Task requirements: Pull out the lines from the line containing "for leftover in" through the line containing "obj.parent = empty", both lines included, and copy them exactly.

── Source material

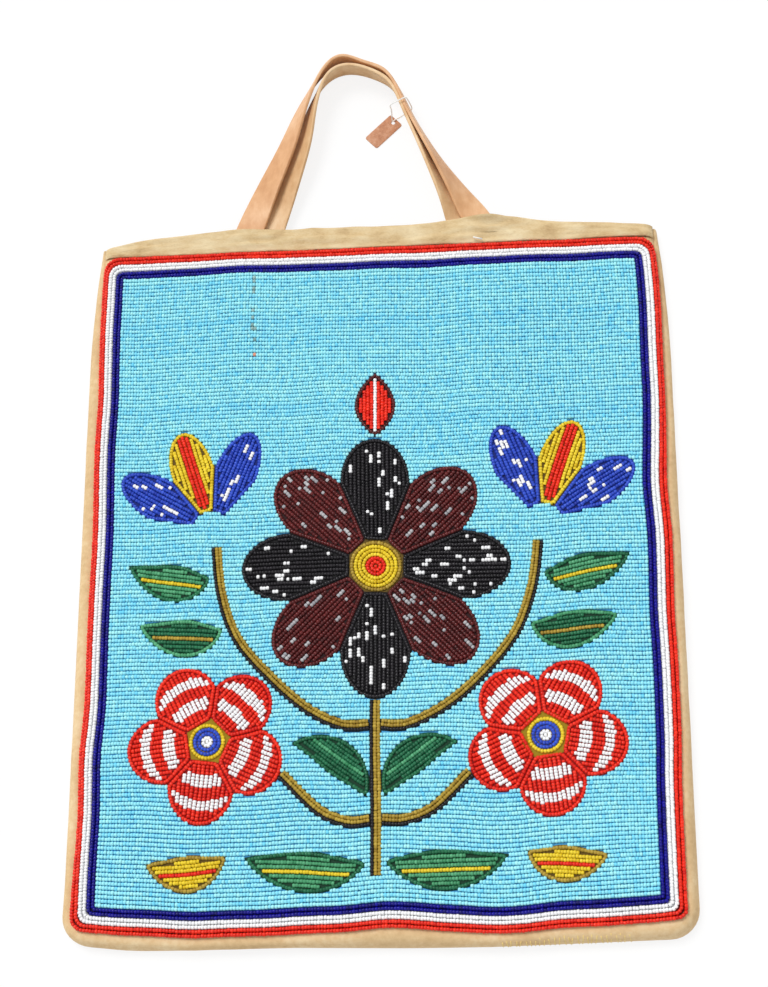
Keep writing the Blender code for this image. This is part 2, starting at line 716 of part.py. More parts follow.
# Sets the origin under the middle of the whole pouch, handles included
def centre_the_pouch():
    bpy.context.view_layer.update()
    graph = bpy.context.evaluated_depsgraph_get()
    corners = []
    for piece in pouch.objects:
        if piece.type == "MESH":
            seen = piece.evaluated_get(graph)
            corners += [seen.matrix_world @ Vector(corner) for corner in seen.bound_box]
    for axis in (0, 1):
        values = [corner[axis] for corner in corners]
        root.location[axis] -= (min(values) + max(values)) / 2


for leftover in list(bpy.data.objects):
    bpy.data.objects.remove(leftover)
pouch = new_collection("beaded_pouch")
cutters = new_collection("cutters")
holes = new_collection("field_holes")
root = bpy.data.objects.new("pouch_centre", None)
pouch.objects.link(root)
field_holes = []

make_back_panel()
make_front_panel()
make_hems()
make_border()
make_rosette()
for side, word in ((-1, "left"), (1, "right")):
    make_flower(side, word)
    make_tulip(side, word)
make_stems()
make_leaves()
make_field()
make_handles()
make_tag()
centre_the_pouch()
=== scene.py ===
# A flat beaded pouch on its back: bead rows strung one by one, rolled hide margins, creased
# hems, two strap handles and a blank tag on a thread. Metres, in the frame's own axes.
import math

import bmesh
import bpy
import numpy as np
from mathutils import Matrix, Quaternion, Vector, noise


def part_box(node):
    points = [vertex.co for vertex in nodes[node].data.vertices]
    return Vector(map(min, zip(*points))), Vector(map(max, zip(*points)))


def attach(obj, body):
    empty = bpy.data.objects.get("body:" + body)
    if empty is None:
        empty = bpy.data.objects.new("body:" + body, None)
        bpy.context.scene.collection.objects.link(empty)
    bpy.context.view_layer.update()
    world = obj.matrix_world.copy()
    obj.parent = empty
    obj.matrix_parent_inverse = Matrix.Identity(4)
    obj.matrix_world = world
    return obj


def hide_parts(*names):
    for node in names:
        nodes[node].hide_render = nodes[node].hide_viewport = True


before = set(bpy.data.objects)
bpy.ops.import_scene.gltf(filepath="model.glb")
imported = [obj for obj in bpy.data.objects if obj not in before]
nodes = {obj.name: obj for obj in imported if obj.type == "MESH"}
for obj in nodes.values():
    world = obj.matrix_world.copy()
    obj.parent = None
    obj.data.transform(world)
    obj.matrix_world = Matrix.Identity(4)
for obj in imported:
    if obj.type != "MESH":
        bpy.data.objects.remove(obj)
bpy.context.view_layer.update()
chance = np.random.default_rng(11)

# Places read off the frame. The beadwork is laid out from the bag's bottom edge
backLow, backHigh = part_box("back_panel")
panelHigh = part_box("front_panel")[1]
fieldLow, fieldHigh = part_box("bead_field")
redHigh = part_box("border_red")[1]
hemLow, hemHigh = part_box("mouth_hem_front")
innerHemLow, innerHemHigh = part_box("mouth_hem_back")
bagBottom = backLow.y
bagHalf = backHigh.x
mouth = panelHigh.y - bagBottom
sewnGap = hemLow.y - redHigh.y
fieldHalf = fieldHigh.x + sewnGap / 2
fieldStart = fieldLow.y - sewnGap / 2 - bagBottom
fieldEnd = fieldHigh.y + sewnGap / 2 - bagBottom
borderWide = redHigh.x + sewnGap / 2 - fieldHalf
hemInset = 0.0005  # from the ends of the front hem to the edge of the panel's flat part
plateauHalf = hemHigh.x + hemInset
beadTop = redHigh.z
panelTop = panelHigh.z


def linear(colour):
    shares = [value / 255 for value in colour]
    return tuple(s / 12.92 if s < 0.04045 else ((s + 0.055) / 1.055) ** 2.4 for s in shares) + (1.0,)


# A socket that takes part in sums
class Wire:
    def __init__(self, owner, socket):
        self.owner = owner
        self.socket = socket

    def sum(self, operation, first, second):
        return self.owner.node("ShaderNodeMath", {"operation": operation}, {0: first, 1: second})

    def __add__(self, other):
        return self.sum("ADD", self, other)

    def __radd__(self, other):
        return self.sum("ADD", other, self)

    def __sub__(self, other):
        return self.sum("SUBTRACT", self, other)

    def __rsub__(self, other):
        return self.sum("SUBTRACT", other, self)

    def __mul__(self, other):
        return self.sum("MULTIPLY", self, other)

    def __rmul__(self, other):
        return self.sum("MULTIPLY", other, self)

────

Right answer:
for leftover in list(bpy.data.objects):
    bpy.data.objects.remove(leftover)
pouch = new_collection("beaded_pouch")
cutters = new_collection("cutters")
holes = new_collection("field_holes")
root = bpy.data.objects.new("pouch_centre", None)
pouch.objects.link(root)
field_holes = []

make_back_panel()
make_front_panel()
make_hems()
make_border()
make_rosette()
for side, word in ((-1, "left"), (1, "right")):
    make_flower(side, word)
    make_tulip(side, word)
make_stems()
make_leaves()
make_field()
make_handles()
make_tag()
centre_the_pouch()
=== scene.py ===
# A flat beaded pouch on its back: bead rows strung one by one, rolled hide margins, creased
# hems, two strap handles and a blank tag on a thread. Metres, in the frame's own axes.
import math

import bmesh
import bpy
import numpy as np
from mathutils import Matrix, Quaternion, Vector, noise


def part_box(node):
    points = [vertex.co for vertex in nodes[node].data.vertices]
    return Vector(map(min, zip(*points))), Vector(map(max, zip(*points)))


def attach(obj, body):
    empty = bpy.data.objects.get("body:" + body)
    if empty is None:
        empty = bpy.data.objects.new("body:" + body, None)
        bpy.context.scene.collection.objects.link(empty)
    bpy.context.view_layer.update()
    world = obj.matrix_world.copy()
    obj.parent = empty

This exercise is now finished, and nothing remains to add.